# WRITTEN EXERCISE
Your task is to print the material below exactly as presented.

# DATASET SECTION
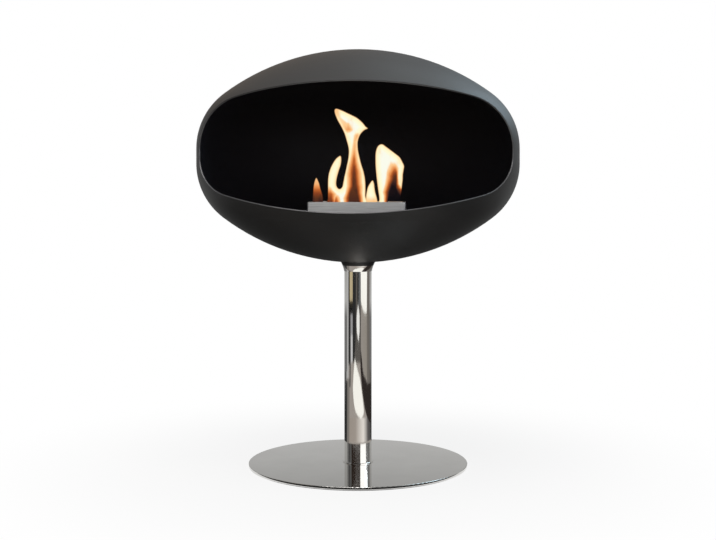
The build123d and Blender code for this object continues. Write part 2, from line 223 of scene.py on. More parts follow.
def shell_paint():
    """Matt charcoal outside, black inside, and lighter and partly metallic on the cut edge as a painted
    highlight, by which way the wall faces.
    """
    result, nodes = material("shell_paint")
    centred = nodes.vector("SUBTRACT", nodes.coordinates("Object"), (0.0, 0.0, equator))
    facing = nodes.vector("DOT_PRODUCT", nodes.vector("NORMALIZE", centred), nodes.coordinates("Normal"))
    outside = nodes.span(facing, -0.8, -0.5)
    skin = nodes.span(facing, 0.60, 0.76)
    fine = nodes.noise(nodes.place(), 900.0, 2.0)
    broad = nodes.noise(nodes.place(), 6.0, 3.0)
    speckle = nodes.span(fine, 0.3, 0.7, 0.92, 1.08)
    cloud = nodes.span(broad, 0.3, 0.7, 0.95, 1.05)
    shade = nodes.ramp(nodes.math("MULTIPLY", speckle, cloud), (0.0, grey(0.0)), (1.0, grey(1.0)))
    paint = nodes.mix(outside, inside_tone, nodes.mix(skin, cut_edge_painted_highlight, skin_tone))
    edge_roughness = nodes.span(outside, 0.0, 1.0, 0.62, 0.36)
    roughness = nodes.math("ADD", edge_roughness, nodes.span(skin, 0.0, 1.0, 0.0, 0.10))
    principled(
        nodes,
        Base_Color=nodes.mix(1.0, paint, shade, "MULTIPLY"),
        Metallic=nodes.math("MULTIPLY", nodes.math("SUBTRACT", outside, skin), cut_edge_highlight_metal),
        Roughness=roughness,
        Specular_IOR_Level=0.25,
        Normal=nodes.bump(fine, 0.00006, 0.5),
    )
    return result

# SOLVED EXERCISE
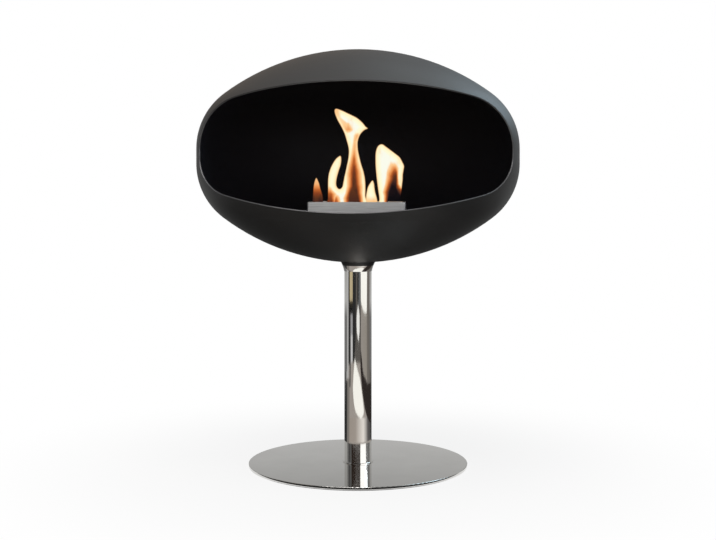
The build123d and Blender code for this object continues. Write part 2, from line 223 of scene.py on. More parts follow.
def shell_paint():
    """Matt charcoal outside, black inside, and lighter and partly metallic on the cut edge as a painted
    highlight, by which way the wall faces.
    """
    result, nodes = material("shell_paint")
    centred = nodes.vector("SUBTRACT", nodes.coordinates("Object"), (0.0, 0.0, equator))
    facing = nodes.vector("DOT_PRODUCT", nodes.vector("NORMALIZE", centred), nodes.coordinates("Normal"))
    outside = nodes.span(facing, -0.8, -0.5)
    skin = nodes.span(facing, 0.60, 0.76)
    fine = nodes.noise(nodes.place(), 900.0, 2.0)
    broad = nodes.noise(nodes.place(), 6.0, 3.0)
    speckle = nodes.span(fine, 0.3, 0.7, 0.92, 1.08)
    cloud = nodes.span(broad, 0.3, 0.7, 0.95, 1.05)
    shade = nodes.ramp(nodes.math("MULTIPLY", speckle, cloud), (0.0, grey(0.0)), (1.0, grey(1.0)))
    paint = nodes.mix(outside, inside_tone, nodes.mix(skin, cut_edge_painted_highlight, skin_tone))
    edge_roughness = nodes.span(outside, 0.0, 1.0, 0.62, 0.36)
    roughness = nodes.math("ADD", edge_roughness, nodes.span(skin, 0.0, 1.0, 0.0, 0.10))
    principled(
        nodes,
        Base_Color=nodes.mix(1.0, paint, shade, "MULTIPLY"),
        Metallic=nodes.math("MULTIPLY", nodes.math("SUBTRACT", outside, skin), cut_edge_highlight_metal),
        Roughness=roughness,
        Specular_IOR_Level=0.25,
        Normal=nodes.bump(fine, 0.00006, 0.5),
    )
    return result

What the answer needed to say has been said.